A good, recent pre-qualification letter must be submitted with all offers. By the way, pre-approval would be better. Much better. Pre-approval means that the buyer’s financial position has been more carefully considered and documented by the mortgage lender and all that remains is final underwriter approval and successful appraisal of the property. On the other hand, pre-qualification simply means that a credit check was performed and the buyer gave the lender a believable story. Consider requiring pre-approval on all offers.
The bottom line for Raleigh home sellers is that they and their agents must very closely examine the financing information disclosed in section 5 of the offer and ask plenty of questions if anything is unclear, or looks suspicious.
You might also be thinking that the pool of possible home buyers is reduced because some are now unable to obtain financing. Marginal buyers will be shut out of the market. The good news is this is a very small group. The Raleigh real estate market does not seem to be slowing down as a result of this. It’s really a matter of risk management for Raleigh home sellers now more than anything else.
Is the Worst Over?
The financial markets have reacted in large part with fear to what has gone on in the past months. Mortgages are bought and sold in secondary markets and many business entities own various pieces of them. The investment community has been selling and avoiding companies with known exposure to risks from mortgages. No surprise there.
I believe that once the mortgage origination industry can demonstrate that the new rules have mitigated the future risks, investors will once again turn their attention towards the lucrative secondary markets. The question is how long will this take?
I think we will live with the current conditions for a while. And for all of us here in the Raleigh real estate market, we will be okay with this as long as we exercise caution where necessary on both the buying and selling side.
Expect a lot more detailed questioning from your real estate agent and mortgage lender. Questions are good. They get people talking about possibilities and making better choices. Realtors upholding their fiduciary duties to clients have been asking questions all along. It’s just more important now than it was before.
Related Articles
The Mortgage Meltdown and the Raleigh Real Estate Market – Part 1 of 3
The Mortgage Meltdown and the Raleigh Real Estate Market – Part 2 of 3











Hi Bob,
We certainly have seen quite a few changes with the “mortgage meltdown” starting at the end of 2006. We have seen a tightening of the credit standards but what does that really mean, well I’m glad you asked.
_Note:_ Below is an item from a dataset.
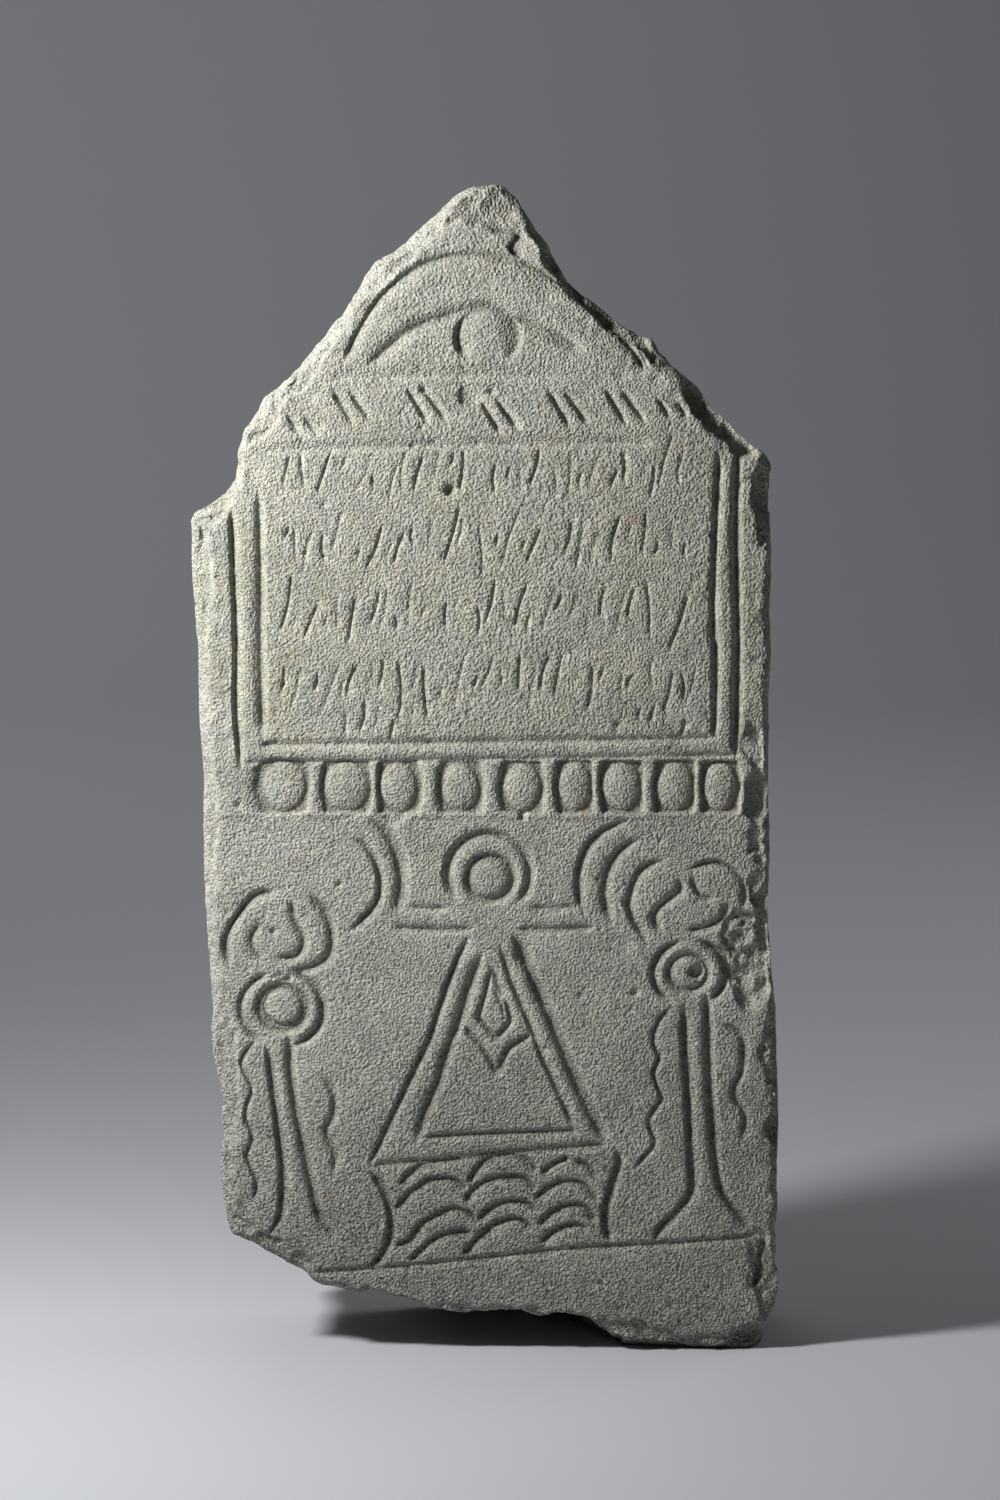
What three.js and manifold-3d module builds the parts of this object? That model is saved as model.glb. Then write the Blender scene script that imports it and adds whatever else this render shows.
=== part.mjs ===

As a loan officer when it comes to people with past credit issues I am not so much concerned about scores as I am about the credit history. FHA is not a score driven product so people with low credit scores can still qualify for a mortgage with an interest rate of 6.5% 30 year FIXED RATE payment with a base loan amount up to $202,825…not to bad. With seller concessions most people can still get in with little to no money out of their pocket. All of the lenders that responded to this article have a plethora of solid mortgages just waiting for you to take advantage. There is a lot of bad news in the media about the mortgage business but how it affects you the consumer is the important question. Do not let what you are hearing keep you from starting your journey to home ownership or keep you from moving up to your dream home.
Todd R. Auffhammer
Again, well stated. I think it is especially important to point out how luck all of us are here in this area. Buyers and Sellers should follow your suggestions above. I’m confident that this over-hyped “mortgage mess” will fade over the coming 4-6 weeks. Things will quiet down and the Raleigh market will continue to perform well. Keep the good info coming!
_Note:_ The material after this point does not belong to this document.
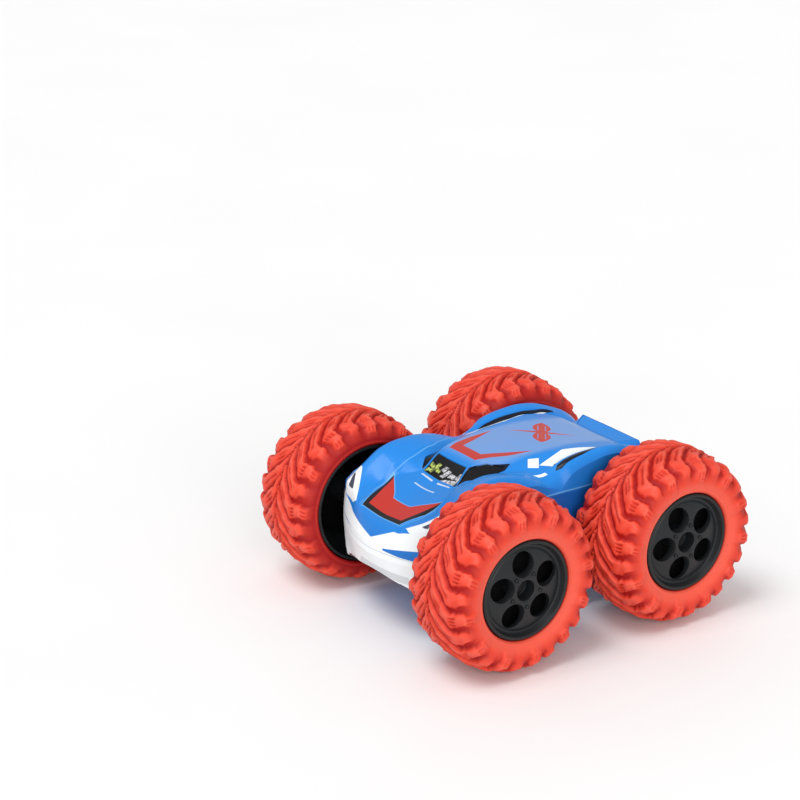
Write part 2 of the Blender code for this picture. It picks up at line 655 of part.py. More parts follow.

Bob-I really appreciate the information you have been getting out there on the current state of the real estate and financing markets in our area. While this phenomenon has definitely had an impact here, i think the “fear” factor has subsided some and the reality has set in. What is the “reality”? Anyone thinking of buying a home should start the process with a reputable real estate agent and lender. AS a client, you want to work with someone that will work with YOUR best interests at heart. There are several first time home buyer programs out there that allow 100% financing. Not as many as before but if you sit down with your Real Estate professional and your Mortgage professional, you can still formulate a plan to achieve your dreams. Don’t let this financial mess that has occurred, scare you away from working towards your dream. We live in a great market that will continue to grow and thrive.
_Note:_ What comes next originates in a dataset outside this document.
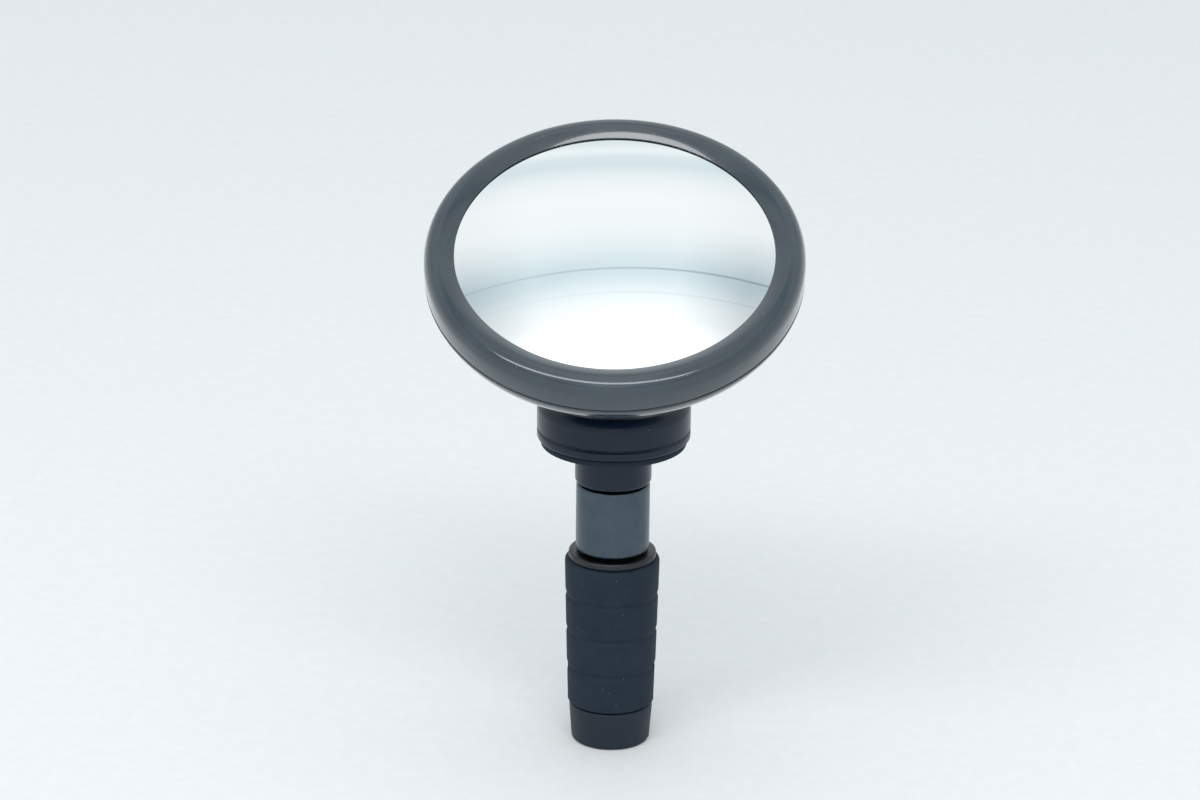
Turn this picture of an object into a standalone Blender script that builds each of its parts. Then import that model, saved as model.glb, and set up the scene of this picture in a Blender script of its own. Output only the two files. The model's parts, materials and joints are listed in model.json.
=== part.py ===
"""Bar-end bicycle mirror: a convex round mirror on a ball joint, held in a handlebar's end by an expanding plug.

Frame: the origin is the centre of the plug's inner end, and +Z runs along the plug's axis out of the bar. The
mirror head leans towards -Y at rest. The plug's heights below are measured from its seat on the bar's end, and
the head's from the ball's centre. Run it from Blender's text editor, or with
blender --background --python part.py
"""

import math

import bmesh
import bpy
from mathutils import Matrix

MM = 0.001
GAP = 0.3 * MM  # between pieces that touch or turn on each other
FINE = 36  # segments round the head and the cap
COARSE = 24  # segments round everything smaller

# Ball joint
PLUG_DEPTH = 50.0 * MM  # from the seat to the plug's inner end
BALL_CENTRE_Z = 19.0 * MM
BALL_R = 6.5 * MM
HEAD_LEAN = math.radians(28.0)
NECK_R = 2.6 * MM
SHANK_R = 2.5 * MM
SHANK_END_Z = -46.0 * MM

# Head, measured along its own axis from the ball's centre
GLASS_CURVE_R = 180.0 * MM
GLASS_R = 26.4 * MM
SIGHT_R = 24.4 * MM
GLASS_TOP = 18.44 * MM
GLASS_THICK = 1.9 * MM
PAD_R = 22.0 * MM
PAD_THICK = 0.9 * MM
CARRIER_R = 25.6 * MM
CARRIER_THICK = 1.2 * MM
THIN_GAP = 0.1 * MM  # between the bonded layers
HEAD_R = 29.0 * MM
PARTING = 12.6 * MM
BACK = 2.4 * MM
BACK_FLAT_R = 12.0 * MM
WALL = 1.8 * MM
RIM_OUTER_R = 27.2 * MM
RIM_INNER_R = 25.9 * MM
RIM_TOP = 14.35 * MM
LEDGE_R = 24.0 * MM
LEDGE_TOP = 12.15 * MM
LEDGE_THICK = 1.5 * MM
BOWL_POWER = 1.6  # 2 is an ellipse, and less is flatter

# Socket and its collar
SEAT_R = BALL_R + 0.2 * MM
SOCKET_R = 8.55 * MM
MOUTH = -3.46 * MM
FLANGE_R = 14.0 * MM
FLANGE_LOW = 7.2 * MM
FLANGE_TOP = 9.2 * MM
POCKET_R = 4.6 * MM
POCKET_TOP = 7.95 * MM
SLIT_WIDTH = 1.0 * MM
SLIT_TOP = 2.5 * MM
FRICTION_RING = (3.4 * MM, 0.9 * MM)  # to the middle of its section, and the section's radius
NECK_RING = (3.5 * MM, 0.7 * MM)
COLLAR_R = 10.9 * MM
COLLAR_BORE_R = 8.9 * MM
COLLAR_LOW = -3.3 * MM
COLLAR_TOP = 1.7 * MM
COLLAR_FLUTES = 18
FLUTE_DEPTH = 0.7 * MM
SCREW_CIRCLE_R = 11.3 * MM
SCREW_HOLE_R = 1.4 * MM
SCREW_HOLE_END = 3.6 * MM
SCREW_ANGLES = (90.0, 210.0, 330.0)

# Cap and plug, along the plug's axis
CAP_R = 12.0 * MM
CAP_LOW = 1.2 * MM
CAP_TOP = 7.6 * MM
CAP_ROUND = 1.8 * MM
RECESS_R = 6.8 * MM
RECESS_FLOOR = 5.4 * MM
SPIGOT_R = 6.0 * MM
SPIGOT_END = -6.2 * MM
BOLT_BORE_R = SHANK_R + 0.4 * MM
GASKET_R = 11.4 * MM
GASKET_BORE_R = SPIGOT_R + 0.4 * MM
GASKET_TOP = 1.0 * MM
HEX_WIDTH = 10.0 * MM  # across its flats
HEX_LOW = 6.7 * MM
HEX_TOP = 10.2 * MM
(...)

Thanks again for the great insights Bob.
I think one of the good things that will come from all of this is that it should re-enforce that buyers and sellers should be working with qualified realtors and mortgage lenders. It always amazed me when people choose their realtors and their mortgage lender based on who was going to give them the best deal. A person is going to either purchase the most expensive item they own to date or sell the most expensive item they own to date and base their decsion on who is the cheapest. That just blows my mind! I personal don’t make any purchase based on who is going to give me the best deal but who is knowledgable and understands the business and who I feel will take the best care of me and my family. I think that a lot of buyers and sellers will go through a lot of headaches in the near future because they made their choices based on the best deal scenerio.
Working with qualified realotrs and lenders will make the process much smother and especially in times like we are experiencing currently.